Il sera présent en compagnie de tout son réseau qui permet de diffuser ses actions en métropole et en outre-mer: ses directions, les DRAC, plusieurs opérateurs comme le Centre national du livre et le Centre national pour la littérature de jeunesse de la BnF, ainsi que ses partenaires associatifs telles que l’Association des bibliothécaires de France, l'agence Quand les livres relient, la Fédération des parcs naturels régionaux de France, Agir pour la petite enfance, l’Arbre des connaissances, ATD Quart Monde, Enfance & Musique, Les Incorruptibles et Lire et faire lire.
Les Brèves de rencontres, lancées en 2023, se poursuivent sur le même format : des rendez-vous de 40 minutes animés par le Ministère et par des associations pour apporter un éclairage sur un dispositif ou une activité en privilégiant l’échange avec les participants.
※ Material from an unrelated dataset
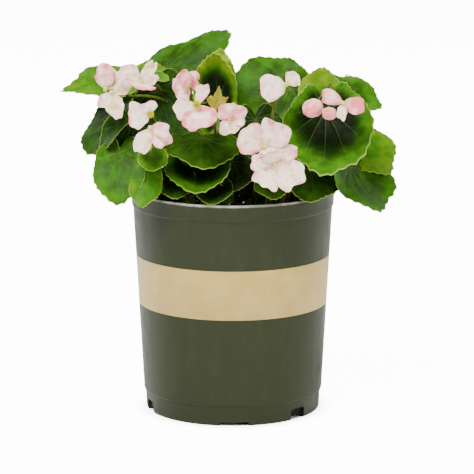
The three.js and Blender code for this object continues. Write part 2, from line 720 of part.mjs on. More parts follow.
// Peat and bark with a lumpy top, raised by a formula, and a hole for each stem.
function pottingMix() {
  const bottom = FLOOR + CLEARANCE;
  const insideFoot = FOOT_RADIUS - WALL - CLEARANCE;
  const edge = wallRadius(MIX_TOP) - WALL - CLEARANCE;
  const broadLump = (x, y) => MIX_BUMP * Math.sin(0.21 * x + 1) * Math.cos(0.18 * y);
  const smallLump = (x, y) => 0.4 * MIX_BUMP * Math.sin(0.5 * x + 0.4 * y);
  const body = new THREE.LatheGeometry(
    [
      [0, bottom],
      [insideFoot, bottom],
      [insideFoot + 0.4, FOOT_HEIGHT],
      [wallRadius(STEP_HEIGHT) - WALL - CLEARANCE, STEP_HEIGHT + 0.5],
      [edge, MIX_TOP],
      [0.7 * edge, MIX_TOP],
      [0.4 * edge, MIX_TOP],
      [0, MIX_TOP],
    ].map(([r, z]) => new THREE.Vector2(r, z)),
    MIX_SIDES,
  ).rotateX(Math.PI / 2);
  const place = body.attributes.position;
  for (let i = 0; i < place.count; i++) {
    const [x, y, z] = [place.getX(i), place.getY(i), place.getZ(i)];
    const onTop = z > MIX_TOP - 1 && Math.hypot(x, y) < 0.9 * edge;
    if (onTop) place.setZ(i, z + broadLump(x, y) + smallLump(x, y));
  }
  const holes = STEMS.map((stem) => {
    return tube(stemCurve(stem, MIX_TOP - STEM_HOLE_DEPTH), STEM_HOLE_RADIUS, STEM_SIDES, STEM_STEPS);
  });
  return solid(body).subtract(join(holes));
}

const begonia = new THREE.Group();
begonia.add(piece("pot", pot(), colour.pot));
begonia.add(piece("printed_band", band(), colour.band));
begonia.add(piece("potting_mix", pottingMix(), colour.mix));
let blooms = 0;
for (const stem of STEMS) {
  begonia.add(piece(stem.name, leafyStem(stem), colour.leaf));
  for (const bloom of stem.spray.blooms) {
    blooms += 1;
    const number = String(blooms).padStart(2, "0");
    begonia.add(piece("bloom_" + number, bloomSolid(bloom), colour.petal));
    if (bloom.kind === "open") {
      begonia.add(piece("stamens_" + number, stamens(bloom), colour.stamen));
    }
  }
}

export default begonia;
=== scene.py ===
# A wax begonia in a grower's olive green pot: looks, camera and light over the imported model.
import random
from functools import partial
from math import atan2, copysign, cos, exp, hypot, pi, radians, sin, sqrt

import bpy
import numpy
from mathutils import Matrix, Quaternion, Vector, noise


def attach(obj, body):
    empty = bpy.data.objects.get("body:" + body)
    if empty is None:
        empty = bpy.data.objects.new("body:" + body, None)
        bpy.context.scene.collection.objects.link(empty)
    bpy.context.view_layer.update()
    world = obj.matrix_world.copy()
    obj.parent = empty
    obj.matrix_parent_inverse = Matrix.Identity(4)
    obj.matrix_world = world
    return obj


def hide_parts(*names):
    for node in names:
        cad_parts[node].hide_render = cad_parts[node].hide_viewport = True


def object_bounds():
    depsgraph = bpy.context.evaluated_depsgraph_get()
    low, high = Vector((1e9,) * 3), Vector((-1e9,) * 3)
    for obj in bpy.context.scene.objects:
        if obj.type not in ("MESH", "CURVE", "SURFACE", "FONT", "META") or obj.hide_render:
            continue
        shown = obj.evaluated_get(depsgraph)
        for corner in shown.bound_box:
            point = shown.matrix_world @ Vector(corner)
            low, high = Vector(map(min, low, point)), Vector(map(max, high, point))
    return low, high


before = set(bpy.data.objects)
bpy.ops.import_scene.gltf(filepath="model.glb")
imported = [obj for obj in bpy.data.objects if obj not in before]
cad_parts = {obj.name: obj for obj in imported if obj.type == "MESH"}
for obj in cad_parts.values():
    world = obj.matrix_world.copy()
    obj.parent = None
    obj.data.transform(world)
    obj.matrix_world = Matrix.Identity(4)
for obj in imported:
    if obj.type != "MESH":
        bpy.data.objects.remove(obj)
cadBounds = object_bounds()
mm = 0.001
up = Vector((0, 0, 1))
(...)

A l’occasion de la journée professionnelle coordonnée par la Direction générale des médias et des industries culturelles, le lundi 2 décembre, plusieurs table-rondes permettront de réfléchir sur l’accueil des enfants et adolescents dans les bibliothèques, l'évolution des pratiques de la littérature jeunesse, le tout sous le regard d'un grand témoin : Jeanne Seignol, journaliste et chroniqueuse littéraire sur les réseaux sociaux.